# SET TASK
Within the records below, reproduce without change the lines from the line that has "with BuildSketch(front_plane.offset(HEAD_GAP +" through the line that has "points = [vertex.co", and only those.

Scripts that build objects
⁂

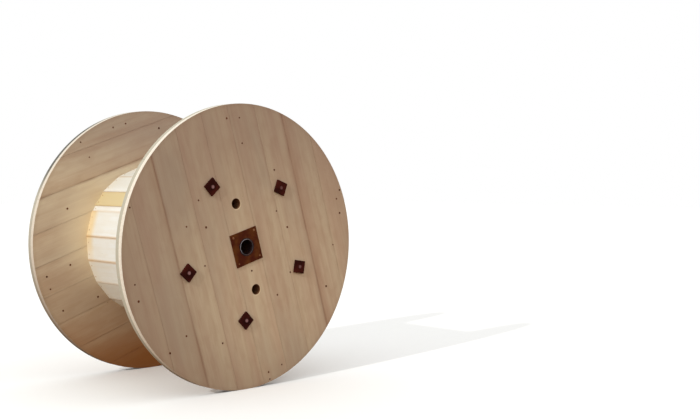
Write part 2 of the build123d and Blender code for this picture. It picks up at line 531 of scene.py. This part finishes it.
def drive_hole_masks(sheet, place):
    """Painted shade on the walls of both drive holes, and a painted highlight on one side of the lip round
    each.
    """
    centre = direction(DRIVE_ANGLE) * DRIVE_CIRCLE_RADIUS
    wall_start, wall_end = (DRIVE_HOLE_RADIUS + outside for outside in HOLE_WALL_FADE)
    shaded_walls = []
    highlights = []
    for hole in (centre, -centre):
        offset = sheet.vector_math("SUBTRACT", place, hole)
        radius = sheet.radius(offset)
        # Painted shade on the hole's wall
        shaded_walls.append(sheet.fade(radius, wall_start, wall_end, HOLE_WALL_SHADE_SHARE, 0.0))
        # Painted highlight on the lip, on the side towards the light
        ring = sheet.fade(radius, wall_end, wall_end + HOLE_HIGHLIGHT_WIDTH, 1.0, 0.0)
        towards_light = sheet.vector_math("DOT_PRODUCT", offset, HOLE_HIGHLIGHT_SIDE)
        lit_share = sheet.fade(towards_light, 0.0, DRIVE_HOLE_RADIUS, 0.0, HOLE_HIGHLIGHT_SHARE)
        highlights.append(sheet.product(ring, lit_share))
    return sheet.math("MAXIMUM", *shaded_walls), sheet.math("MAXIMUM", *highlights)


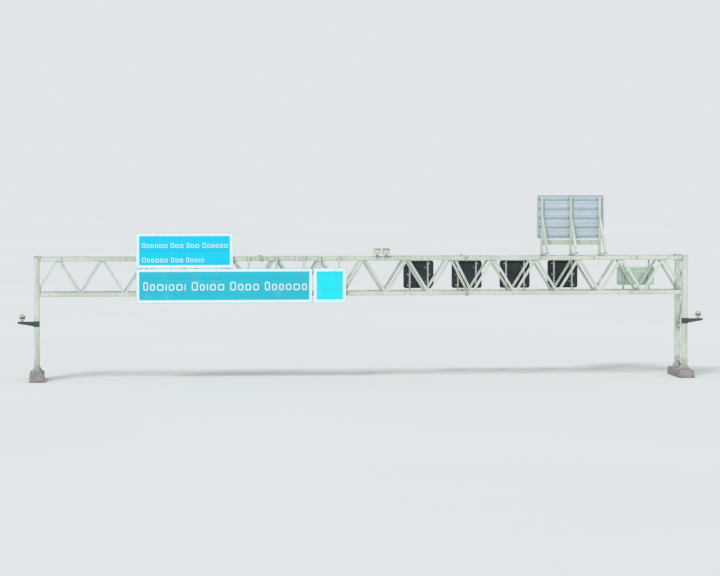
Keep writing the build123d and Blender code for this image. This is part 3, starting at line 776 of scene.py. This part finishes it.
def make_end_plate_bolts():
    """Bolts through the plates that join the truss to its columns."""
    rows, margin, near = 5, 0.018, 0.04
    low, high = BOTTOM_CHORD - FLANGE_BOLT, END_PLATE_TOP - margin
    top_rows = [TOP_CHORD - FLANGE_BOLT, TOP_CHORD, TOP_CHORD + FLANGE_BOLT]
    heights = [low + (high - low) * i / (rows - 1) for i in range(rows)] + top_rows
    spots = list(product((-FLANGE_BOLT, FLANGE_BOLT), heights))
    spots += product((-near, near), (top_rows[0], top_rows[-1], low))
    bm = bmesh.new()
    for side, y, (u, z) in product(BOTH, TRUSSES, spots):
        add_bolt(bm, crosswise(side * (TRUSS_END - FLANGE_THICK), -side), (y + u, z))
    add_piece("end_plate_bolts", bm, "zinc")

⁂

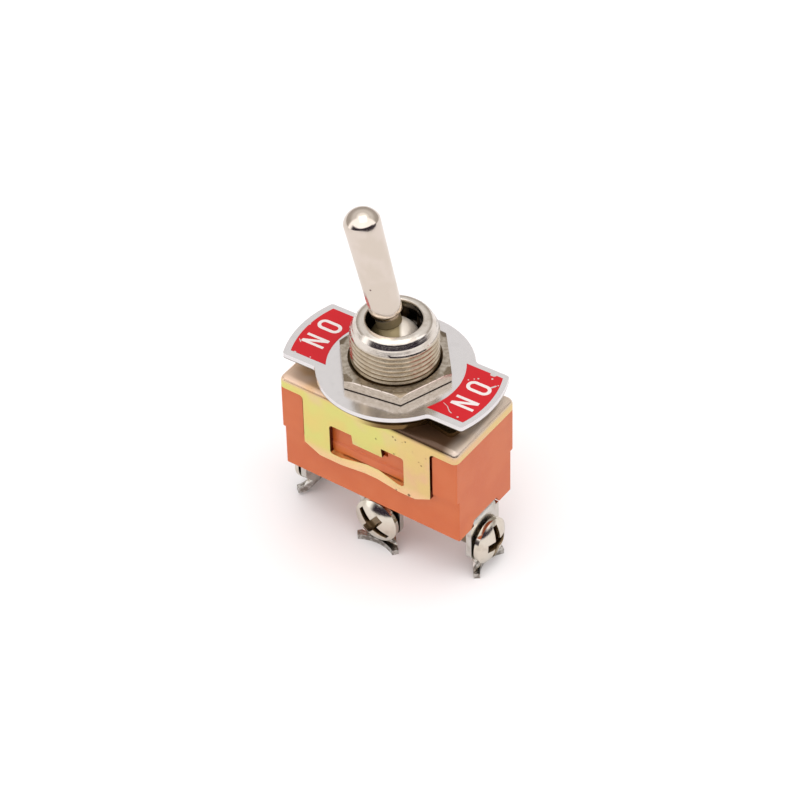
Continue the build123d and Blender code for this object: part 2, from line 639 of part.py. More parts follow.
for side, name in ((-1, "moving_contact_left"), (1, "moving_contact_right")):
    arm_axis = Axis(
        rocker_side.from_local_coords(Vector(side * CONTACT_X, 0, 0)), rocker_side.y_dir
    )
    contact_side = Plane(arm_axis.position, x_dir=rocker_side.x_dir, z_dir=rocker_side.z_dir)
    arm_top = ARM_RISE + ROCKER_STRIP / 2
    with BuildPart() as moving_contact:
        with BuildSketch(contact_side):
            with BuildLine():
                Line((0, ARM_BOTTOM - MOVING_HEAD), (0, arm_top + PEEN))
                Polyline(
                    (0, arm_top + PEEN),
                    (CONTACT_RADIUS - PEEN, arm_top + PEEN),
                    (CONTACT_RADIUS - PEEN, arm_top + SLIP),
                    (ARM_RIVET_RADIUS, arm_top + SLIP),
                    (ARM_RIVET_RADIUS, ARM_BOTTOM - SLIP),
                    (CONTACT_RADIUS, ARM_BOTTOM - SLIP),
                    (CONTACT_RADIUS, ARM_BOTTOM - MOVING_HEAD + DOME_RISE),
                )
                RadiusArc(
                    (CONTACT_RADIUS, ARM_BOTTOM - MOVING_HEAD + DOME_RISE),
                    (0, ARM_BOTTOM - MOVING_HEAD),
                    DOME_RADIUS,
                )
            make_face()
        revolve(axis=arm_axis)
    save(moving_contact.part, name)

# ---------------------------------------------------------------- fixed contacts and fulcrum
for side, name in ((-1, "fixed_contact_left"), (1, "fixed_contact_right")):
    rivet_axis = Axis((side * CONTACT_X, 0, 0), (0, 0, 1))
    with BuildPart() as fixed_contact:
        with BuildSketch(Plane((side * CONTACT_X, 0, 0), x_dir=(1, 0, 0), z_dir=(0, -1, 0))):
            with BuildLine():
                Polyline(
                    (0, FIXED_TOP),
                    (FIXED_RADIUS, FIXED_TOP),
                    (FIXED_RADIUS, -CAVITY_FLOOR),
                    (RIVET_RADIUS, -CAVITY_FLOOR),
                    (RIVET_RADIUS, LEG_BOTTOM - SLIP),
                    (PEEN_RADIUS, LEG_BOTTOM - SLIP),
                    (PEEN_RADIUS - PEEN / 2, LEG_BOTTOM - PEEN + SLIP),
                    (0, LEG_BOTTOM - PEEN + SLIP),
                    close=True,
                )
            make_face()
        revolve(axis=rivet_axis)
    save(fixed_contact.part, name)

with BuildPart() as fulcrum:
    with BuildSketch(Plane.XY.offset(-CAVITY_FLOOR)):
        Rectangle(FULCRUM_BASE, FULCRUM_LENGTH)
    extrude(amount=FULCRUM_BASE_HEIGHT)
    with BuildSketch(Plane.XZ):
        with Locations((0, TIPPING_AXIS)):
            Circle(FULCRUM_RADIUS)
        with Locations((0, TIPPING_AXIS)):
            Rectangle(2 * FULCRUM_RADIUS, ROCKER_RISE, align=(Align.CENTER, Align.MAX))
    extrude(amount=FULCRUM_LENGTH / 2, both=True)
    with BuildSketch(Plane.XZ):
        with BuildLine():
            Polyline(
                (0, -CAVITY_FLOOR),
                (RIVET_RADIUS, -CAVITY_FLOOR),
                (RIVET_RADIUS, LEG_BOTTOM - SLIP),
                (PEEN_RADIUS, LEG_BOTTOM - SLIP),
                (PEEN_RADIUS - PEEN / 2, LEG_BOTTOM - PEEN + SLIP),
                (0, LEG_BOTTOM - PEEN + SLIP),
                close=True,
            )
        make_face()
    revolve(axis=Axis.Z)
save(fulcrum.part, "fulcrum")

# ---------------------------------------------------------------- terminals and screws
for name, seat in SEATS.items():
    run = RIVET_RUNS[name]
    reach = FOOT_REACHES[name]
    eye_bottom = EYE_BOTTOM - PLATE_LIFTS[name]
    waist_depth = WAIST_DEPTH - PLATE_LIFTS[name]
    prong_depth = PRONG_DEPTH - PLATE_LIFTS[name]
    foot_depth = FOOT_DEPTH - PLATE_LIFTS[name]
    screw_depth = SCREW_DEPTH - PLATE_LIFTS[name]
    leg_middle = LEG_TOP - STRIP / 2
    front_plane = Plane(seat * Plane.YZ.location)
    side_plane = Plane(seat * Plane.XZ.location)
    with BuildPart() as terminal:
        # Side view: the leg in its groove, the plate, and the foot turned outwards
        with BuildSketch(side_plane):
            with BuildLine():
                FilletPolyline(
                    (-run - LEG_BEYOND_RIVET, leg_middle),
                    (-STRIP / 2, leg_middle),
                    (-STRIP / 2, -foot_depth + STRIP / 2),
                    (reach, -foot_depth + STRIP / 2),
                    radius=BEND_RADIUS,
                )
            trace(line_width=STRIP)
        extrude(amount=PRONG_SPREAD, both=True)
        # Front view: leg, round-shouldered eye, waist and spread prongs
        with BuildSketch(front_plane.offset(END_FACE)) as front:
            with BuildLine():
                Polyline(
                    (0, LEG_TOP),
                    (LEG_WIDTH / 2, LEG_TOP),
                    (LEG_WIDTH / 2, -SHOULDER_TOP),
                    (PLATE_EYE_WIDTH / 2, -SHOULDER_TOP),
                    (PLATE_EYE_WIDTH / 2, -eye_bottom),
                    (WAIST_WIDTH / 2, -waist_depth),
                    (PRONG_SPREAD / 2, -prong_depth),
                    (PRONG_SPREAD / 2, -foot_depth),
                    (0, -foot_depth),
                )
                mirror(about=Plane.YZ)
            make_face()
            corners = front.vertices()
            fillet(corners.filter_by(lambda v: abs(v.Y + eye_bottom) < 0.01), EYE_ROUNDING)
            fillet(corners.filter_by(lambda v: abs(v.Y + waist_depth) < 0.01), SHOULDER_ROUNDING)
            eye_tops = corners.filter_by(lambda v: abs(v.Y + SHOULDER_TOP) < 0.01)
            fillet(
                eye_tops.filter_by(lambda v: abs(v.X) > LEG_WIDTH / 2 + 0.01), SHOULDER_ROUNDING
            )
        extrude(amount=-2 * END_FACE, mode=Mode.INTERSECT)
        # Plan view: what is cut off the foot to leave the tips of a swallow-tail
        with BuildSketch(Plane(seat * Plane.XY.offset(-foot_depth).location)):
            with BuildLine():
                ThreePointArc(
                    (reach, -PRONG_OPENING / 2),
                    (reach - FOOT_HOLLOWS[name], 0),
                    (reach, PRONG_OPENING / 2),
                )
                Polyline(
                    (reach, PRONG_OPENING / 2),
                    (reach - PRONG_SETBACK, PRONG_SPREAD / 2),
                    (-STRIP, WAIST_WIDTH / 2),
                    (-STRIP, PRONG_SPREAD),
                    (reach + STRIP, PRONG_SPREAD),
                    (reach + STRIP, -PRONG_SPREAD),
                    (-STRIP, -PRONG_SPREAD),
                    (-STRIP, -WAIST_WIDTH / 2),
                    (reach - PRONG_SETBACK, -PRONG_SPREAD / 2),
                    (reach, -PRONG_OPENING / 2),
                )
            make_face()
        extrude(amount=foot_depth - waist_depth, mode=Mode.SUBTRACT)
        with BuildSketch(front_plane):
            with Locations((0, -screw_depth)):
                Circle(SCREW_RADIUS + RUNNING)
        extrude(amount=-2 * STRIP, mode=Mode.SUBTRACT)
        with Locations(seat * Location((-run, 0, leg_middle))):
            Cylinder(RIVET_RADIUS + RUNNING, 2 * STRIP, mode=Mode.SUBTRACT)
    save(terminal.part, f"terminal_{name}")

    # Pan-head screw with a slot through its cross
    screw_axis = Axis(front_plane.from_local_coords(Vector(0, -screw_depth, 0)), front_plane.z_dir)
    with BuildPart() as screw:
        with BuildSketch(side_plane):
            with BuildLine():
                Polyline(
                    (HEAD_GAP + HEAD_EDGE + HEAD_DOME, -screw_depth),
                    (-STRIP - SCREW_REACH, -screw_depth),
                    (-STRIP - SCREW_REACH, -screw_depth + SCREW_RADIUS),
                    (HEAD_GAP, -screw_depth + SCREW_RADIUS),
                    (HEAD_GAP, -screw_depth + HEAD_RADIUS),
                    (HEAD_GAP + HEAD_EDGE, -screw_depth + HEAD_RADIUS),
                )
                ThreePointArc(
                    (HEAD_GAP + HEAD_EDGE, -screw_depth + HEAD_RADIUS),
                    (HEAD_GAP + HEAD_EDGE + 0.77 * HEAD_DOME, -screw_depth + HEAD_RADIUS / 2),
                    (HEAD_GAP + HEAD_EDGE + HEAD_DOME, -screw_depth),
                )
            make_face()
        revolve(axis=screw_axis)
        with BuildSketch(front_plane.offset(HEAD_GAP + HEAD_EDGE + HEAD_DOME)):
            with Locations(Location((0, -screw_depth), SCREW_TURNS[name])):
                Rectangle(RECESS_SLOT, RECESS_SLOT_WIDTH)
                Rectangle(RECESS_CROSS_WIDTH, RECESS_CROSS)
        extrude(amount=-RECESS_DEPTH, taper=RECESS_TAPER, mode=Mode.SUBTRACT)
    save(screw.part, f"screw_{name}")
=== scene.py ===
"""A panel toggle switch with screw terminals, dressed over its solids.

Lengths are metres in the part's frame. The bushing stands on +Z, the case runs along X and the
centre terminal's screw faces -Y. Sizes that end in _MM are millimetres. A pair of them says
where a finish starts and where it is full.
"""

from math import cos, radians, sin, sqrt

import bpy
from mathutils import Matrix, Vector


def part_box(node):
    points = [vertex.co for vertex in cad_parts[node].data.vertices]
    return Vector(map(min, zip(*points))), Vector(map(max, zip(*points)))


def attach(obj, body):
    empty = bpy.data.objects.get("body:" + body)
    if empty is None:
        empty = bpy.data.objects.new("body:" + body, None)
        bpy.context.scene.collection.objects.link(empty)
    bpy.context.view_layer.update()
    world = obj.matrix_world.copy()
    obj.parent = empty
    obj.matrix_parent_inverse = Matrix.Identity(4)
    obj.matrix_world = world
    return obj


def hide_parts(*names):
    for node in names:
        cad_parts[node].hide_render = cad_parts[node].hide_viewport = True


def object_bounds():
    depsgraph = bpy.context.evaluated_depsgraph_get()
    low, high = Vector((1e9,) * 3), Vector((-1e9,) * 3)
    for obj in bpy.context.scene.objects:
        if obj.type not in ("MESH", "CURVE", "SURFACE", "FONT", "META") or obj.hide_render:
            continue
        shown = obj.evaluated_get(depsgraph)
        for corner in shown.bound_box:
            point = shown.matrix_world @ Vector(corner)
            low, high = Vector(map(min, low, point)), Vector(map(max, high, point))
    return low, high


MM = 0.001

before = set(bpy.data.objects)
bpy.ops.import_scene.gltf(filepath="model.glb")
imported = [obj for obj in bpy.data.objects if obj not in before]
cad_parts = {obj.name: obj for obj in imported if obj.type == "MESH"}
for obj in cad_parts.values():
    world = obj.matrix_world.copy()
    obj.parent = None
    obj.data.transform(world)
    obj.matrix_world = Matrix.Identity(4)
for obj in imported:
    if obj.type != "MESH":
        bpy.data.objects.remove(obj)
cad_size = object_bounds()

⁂

# EXERCISE RESULT
        with BuildSketch(front_plane.offset(HEAD_GAP + HEAD_EDGE + HEAD_DOME)):
            with Locations(Location((0, -screw_depth), SCREW_TURNS[name])):
                Rectangle(RECESS_SLOT, RECESS_SLOT_WIDTH)
                Rectangle(RECESS_CROSS_WIDTH, RECESS_CROSS)
        extrude(amount=-RECESS_DEPTH, taper=RECESS_TAPER, mode=Mode.SUBTRACT)
    save(screw.part, f"screw_{name}")
=== scene.py ===
"""A panel toggle switch with screw terminals, dressed over its solids.

Lengths are metres in the part's frame. The bushing stands on +Z, the case runs along X and the
centre terminal's screw faces -Y. Sizes that end in _MM are millimetres. A pair of them says
where a finish starts and where it is full.
"""

from math import cos, radians, sin, sqrt

import bpy
from mathutils import Matrix, Vector


def part_box(node):
    points = [vertex.co for vertex in cad_parts[node].data.vertices]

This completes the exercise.